C’s relationship with food is one I can describe with one word: weird. He’s not weird, but he thinks food is weird. Eating has been (and continues to be), without doubt, the biggest struggle he’s had. And it’s been the most challenging one for me as a parent. I remember details surrounding events relating to his relationship with food in vivid clarity, just like he remembers exactly what he ate to get which GeoTrax train part.
First was the “cheerio incident,” and another was the comment his first feeding therapist stated about kids like C dying in other parts of the world, both described here. But the most confusing, the most powerful, the most educational, and the most life-changing remains a simple phone call. C’s feeding therapist had insisted we get food allergy testing. We had the blood drawn and I felt quite smug that nothing would show up; C ate graham crackers, yogurt and drank cow’s milk with abandon, and in fact those were often the only things he would eat.
Then came the phone call from the nurse in our small-town doctor’s office. “He’s allergic to wheat, milk, and eggs,” she said a little too cheerfully. I watched him, slurping milk out of his sippy cup, and literally sank to the floor in tears. “What’s he going to EAT?” I cried, sobbing, wondering if finally, my child really would starve himself to death. Still not understanding the severity of C’s feeding issues, the nurse said, “Well, you’ll just have to take him off those foods and substitute other ones. No big deal.”
She actually said, “No big deal.” Really. Honestly, other than the trauma surrounding his birth, I couldn’t imagine much more of a big deal for this particular child. This was (and is) a child who could tell if we switch brands of baby food jars. Currently, he can tell the difference between different colored kernels of corn. This was nothing short of a nightmare, and I had no idea what to do next.
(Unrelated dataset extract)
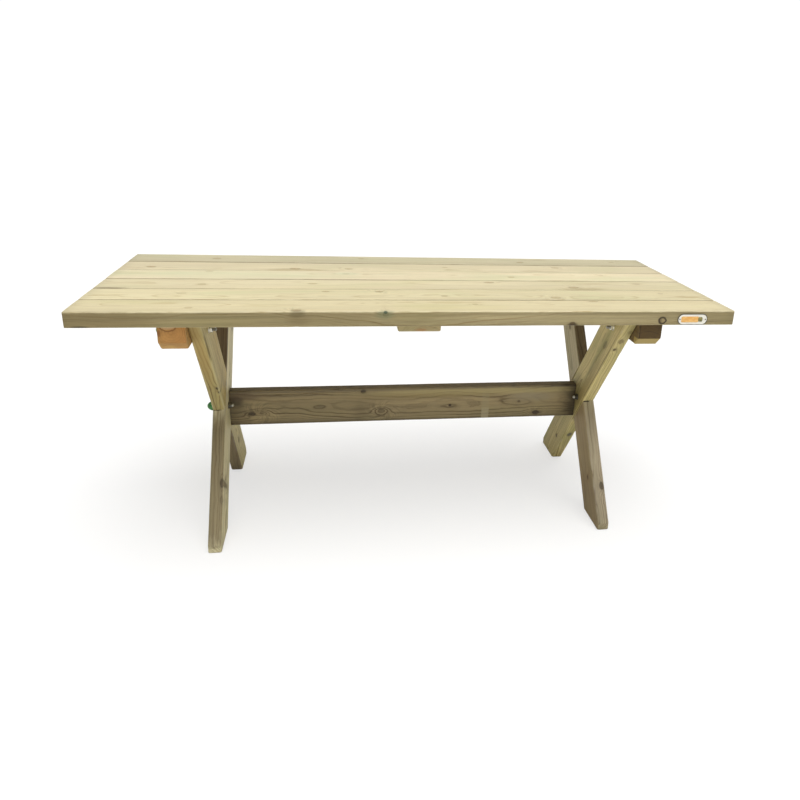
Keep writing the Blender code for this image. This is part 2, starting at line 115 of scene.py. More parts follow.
# ============================================================ node helpers
class Net:
    """Short calls for building a node tree."""

    def __init__(self, tree):
        self.tree = tree

    def set(self, socket, value):
        if isinstance(value, bpy.types.NodeSocket):
            self.tree.links.new(value, socket)
        elif value is not None:
            socket.default_value = value

    def node(self, kind, **settings):
        n = self.tree.nodes.new(kind)
        for key, v in settings.items():
            setattr(n, key, v)
        return n

    def math(self, op, a, b=None, c=None, clamp=False):
        n = self.node("ShaderNodeMath", operation=op, use_clamp=clamp)
        for i, v in enumerate((a, b, c)):
            self.set(n.inputs[i], v)
        return n.outputs[0]

    def add(self, a, b):
        return self.math("ADD", a, b)

    def sub(self, a, b):
        return self.math("SUBTRACT", a, b)

    def mul(self, a, b):
        return self.math("MULTIPLY", a, b)

    def madd(self, a, b, c):
        return self.math("MULTIPLY_ADD", a, b, c)

    def vec(self, op, a, b=None, out=0):
        n = self.node("ShaderNodeVectorMath", operation=op)
        self.set(n.inputs[0], a)
        if b is not None:
            self.set(n.inputs[1], b)
        return n.outputs[out]

    def scale(self, a, s):
        n = self.node("ShaderNodeVectorMath", operation="SCALE")
        self.set(n.inputs[0], a)
        self.set(n.inputs["Scale"], s)
        return n.outputs[0]

    def length(self, a):
        return self.vec("LENGTH", a, out=1)

    def dot(self, a, b):
        return self.vec("DOT_PRODUCT", a, b, out=1)

    def combine(self, x, y, z):
        n = self.node("ShaderNodeCombineXYZ")
        for i, v in enumerate((x, y, z)):
            self.set(n.inputs[i], v)
        return n.outputs[0]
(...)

In my usual fashion, I dove into research and discovered that people were already recommending gluten (wheat, barley, oats, rye) free, casein (milk protein) free diets for speech delayed children. Even though autism wasn’t even on our radar screen at the time, it is a common first intervention for children with that diagnosis, and one that brings great success for some. So off we went, I took out milk first by adding a mere teaspoon of rice milk to his milk and worked up from there. Two weeks later his eczema was cleared up and some unmentionable bodily functions had improved.
Yet how and what C eats has changed everything about what a “normal” family does. Thanksgiving is irrelevant to him. Restaurants are places that hold absolutely no interest. My mother wishes she could take him to the ice cream shop for a treat. And in an attempt to look on the bright side of things, I have been slightly thankful that C is not interested in ice cream whatsoever, because it makes him not being able to have it far easier. He doesn’t want cake, candy, or other such things. He’s probably the only child in the world who has never tasted chocolate, pizza, or spaghetti sauce. He only enjoys Halloween because he gets to knock on people’s doors and chat with them; he gives all his candy to Mom and Dad (after, of course, sorting it by brand and color).
Years later, C is still GF/CF. Now I am too, due to my own recently discovered celiac disease and an allergy to milk protein. It’s been harder on me because I enjoy food so much more than C. Yet even though C’s feeding struggles are still enormous – to the point where I have come to accept the fact that he will likely always struggle with food – his health (and my own) is so vastly improved over those early days it’s hard to imagine ever going back to that kind of eating again.